DATA SHOWN:
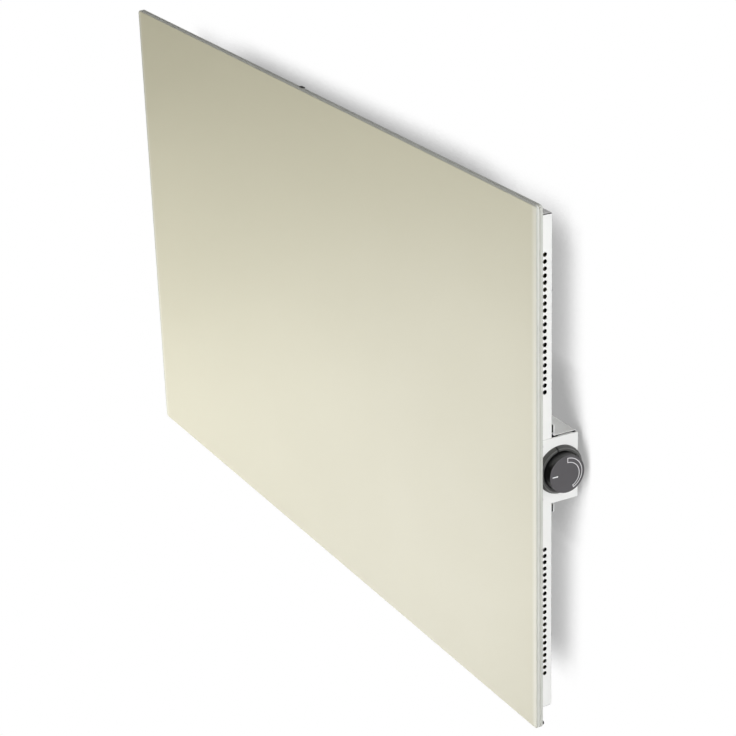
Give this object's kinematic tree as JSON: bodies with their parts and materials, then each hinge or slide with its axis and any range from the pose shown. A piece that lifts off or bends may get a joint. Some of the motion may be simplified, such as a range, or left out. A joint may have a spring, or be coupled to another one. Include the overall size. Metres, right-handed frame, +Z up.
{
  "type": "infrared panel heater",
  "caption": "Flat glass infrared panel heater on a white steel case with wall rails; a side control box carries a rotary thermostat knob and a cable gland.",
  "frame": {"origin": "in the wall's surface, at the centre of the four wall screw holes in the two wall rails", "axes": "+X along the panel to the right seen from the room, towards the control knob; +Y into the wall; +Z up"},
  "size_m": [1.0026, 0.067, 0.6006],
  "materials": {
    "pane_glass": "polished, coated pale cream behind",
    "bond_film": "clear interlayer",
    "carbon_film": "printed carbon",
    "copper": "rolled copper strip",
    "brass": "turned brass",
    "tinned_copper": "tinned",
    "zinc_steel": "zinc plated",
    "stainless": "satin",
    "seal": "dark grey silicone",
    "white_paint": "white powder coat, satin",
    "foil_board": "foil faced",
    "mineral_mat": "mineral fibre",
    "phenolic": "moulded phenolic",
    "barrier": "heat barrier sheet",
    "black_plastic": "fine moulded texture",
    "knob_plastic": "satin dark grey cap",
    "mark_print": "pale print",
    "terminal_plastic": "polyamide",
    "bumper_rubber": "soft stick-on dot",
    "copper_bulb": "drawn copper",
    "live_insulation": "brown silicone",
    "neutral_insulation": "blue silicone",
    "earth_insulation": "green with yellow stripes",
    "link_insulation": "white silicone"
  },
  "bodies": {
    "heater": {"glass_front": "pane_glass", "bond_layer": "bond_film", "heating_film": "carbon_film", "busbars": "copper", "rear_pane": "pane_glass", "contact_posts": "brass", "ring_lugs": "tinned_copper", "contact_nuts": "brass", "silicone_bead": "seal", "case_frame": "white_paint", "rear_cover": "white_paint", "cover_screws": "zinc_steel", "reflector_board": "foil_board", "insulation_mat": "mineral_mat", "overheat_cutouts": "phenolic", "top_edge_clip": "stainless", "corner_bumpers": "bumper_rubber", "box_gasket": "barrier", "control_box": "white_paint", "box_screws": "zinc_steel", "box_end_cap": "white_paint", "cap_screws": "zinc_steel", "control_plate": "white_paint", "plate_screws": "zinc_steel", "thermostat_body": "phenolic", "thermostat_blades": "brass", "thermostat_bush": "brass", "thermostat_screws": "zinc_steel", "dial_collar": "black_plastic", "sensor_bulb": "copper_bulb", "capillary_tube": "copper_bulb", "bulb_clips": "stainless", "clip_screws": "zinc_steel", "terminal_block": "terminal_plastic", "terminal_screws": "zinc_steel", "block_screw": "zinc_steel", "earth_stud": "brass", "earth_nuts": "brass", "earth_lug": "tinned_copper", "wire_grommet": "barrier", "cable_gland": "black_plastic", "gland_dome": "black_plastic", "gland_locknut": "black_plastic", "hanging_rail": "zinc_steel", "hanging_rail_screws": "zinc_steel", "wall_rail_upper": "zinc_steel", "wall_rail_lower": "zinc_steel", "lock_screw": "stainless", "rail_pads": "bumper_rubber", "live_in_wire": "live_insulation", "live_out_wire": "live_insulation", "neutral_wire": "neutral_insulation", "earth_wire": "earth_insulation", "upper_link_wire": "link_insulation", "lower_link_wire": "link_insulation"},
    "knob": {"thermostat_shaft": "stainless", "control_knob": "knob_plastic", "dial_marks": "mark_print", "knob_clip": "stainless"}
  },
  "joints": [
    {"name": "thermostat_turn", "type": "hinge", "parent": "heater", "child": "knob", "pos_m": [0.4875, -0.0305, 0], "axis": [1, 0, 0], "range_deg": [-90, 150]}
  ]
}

EXERCISE PROMPT:
Return all of the data precisely as it appears.

SOLUTION TO THIS TASK:
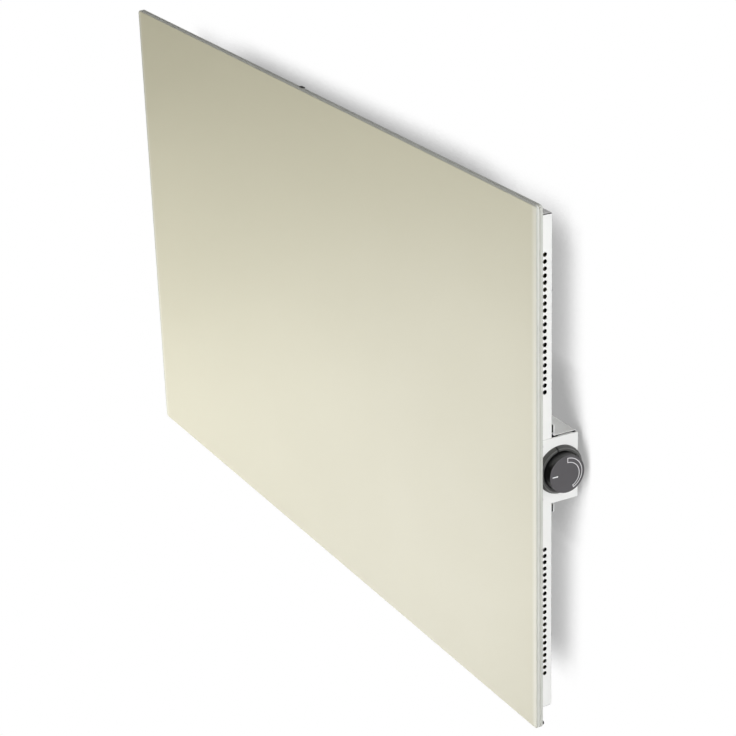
Give this object's kinematic tree as JSON: bodies with their parts and materials, then each hinge or slide with its axis and any range from the pose shown. A piece that lifts off or bends may get a joint. Some of the motion may be simplified, such as a range, or left out. A joint may have a spring, or be coupled to another one. Include the overall size. Metres, right-handed frame, +Z up.
{
  "type": "infrared panel heater",
  "caption": "Flat glass infrared panel heater on a white steel case with wall rails; a side control box carries a rotary thermostat knob and a cable gland.",
  "frame": {"origin": "in the wall's surface, at the centre of the four wall screw holes in the two wall rails", "axes": "+X along the panel to the right seen from the room, towards the control knob; +Y into the wall; +Z up"},
  "size_m": [1.0026, 0.067, 0.6006],
  "materials": {
    "pane_glass": "polished, coated pale cream behind",
    "bond_film": "clear interlayer",
    "carbon_film": "printed carbon",
    "copper": "rolled copper strip",
    "brass": "turned brass",
    "tinned_copper": "tinned",
    "zinc_steel": "zinc plated",
    "stainless": "satin",
    "seal": "dark grey silicone",
    "white_paint": "white powder coat, satin",
    "foil_board": "foil faced",
    "mineral_mat": "mineral fibre",
    "phenolic": "moulded phenolic",
    "barrier": "heat barrier sheet",
    "black_plastic": "fine moulded texture",
    "knob_plastic": "satin dark grey cap",
    "mark_print": "pale print",
    "terminal_plastic": "polyamide",
    "bumper_rubber": "soft stick-on dot",
    "copper_bulb": "drawn copper",
    "live_insulation": "brown silicone",
    "neutral_insulation": "blue silicone",
    "earth_insulation": "green with yellow stripes",
    "link_insulation": "white silicone"
  },
  "bodies": {
    "heater": {"glass_front": "pane_glass", "bond_layer": "bond_film", "heating_film": "carbon_film", "busbars": "copper", "rear_pane": "pane_glass", "contact_posts": "brass", "ring_lugs": "tinned_copper", "contact_nuts": "brass", "silicone_bead": "seal", "case_frame": "white_paint", "rear_cover": "white_paint", "cover_screws": "zinc_steel", "reflector_board": "foil_board", "insulation_mat": "mineral_mat", "overheat_cutouts": "phenolic", "top_edge_clip": "stainless", "corner_bumpers": "bumper_rubber", "box_gasket": "barrier", "control_box": "white_paint", "box_screws": "zinc_steel", "box_end_cap": "white_paint", "cap_screws": "zinc_steel", "control_plate": "white_paint", "plate_screws": "zinc_steel", "thermostat_body": "phenolic", "thermostat_blades": "brass", "thermostat_bush": "brass", "thermostat_screws": "zinc_steel", "dial_collar": "black_plastic", "sensor_bulb": "copper_bulb", "capillary_tube": "copper_bulb", "bulb_clips": "stainless", "clip_screws": "zinc_steel", "terminal_block": "terminal_plastic", "terminal_screws": "zinc_steel", "block_screw": "zinc_steel", "earth_stud": "brass", "earth_nuts": "brass", "earth_lug": "tinned_copper", "wire_grommet": "barrier", "cable_gland": "black_plastic", "gland_dome": "black_plastic", "gland_locknut": "black_plastic", "hanging_rail": "zinc_steel", "hanging_rail_screws": "zinc_steel", "wall_rail_upper": "zinc_steel", "wall_rail_lower": "zinc_steel", "lock_screw": "stainless", "rail_pads": "bumper_rubber", "live_in_wire": "live_insulation", "live_out_wire": "live_insulation", "neutral_wire": "neutral_insulation", "earth_wire": "earth_insulation", "upper_link_wire": "link_insulation", "lower_link_wire": "link_insulation"},
    "knob": {"thermostat_shaft": "stainless", "control_knob": "knob_plastic", "dial_marks": "mark_print", "knob_clip": "stainless"}
  },
  "joints": [
    {"name": "thermostat_turn", "type": "hinge", "parent": "heater", "child": "knob", "pos_m": [0.4875, -0.0305, 0], "axis": [1, 0, 0], "range_deg": [-90, 150]}
  ]
}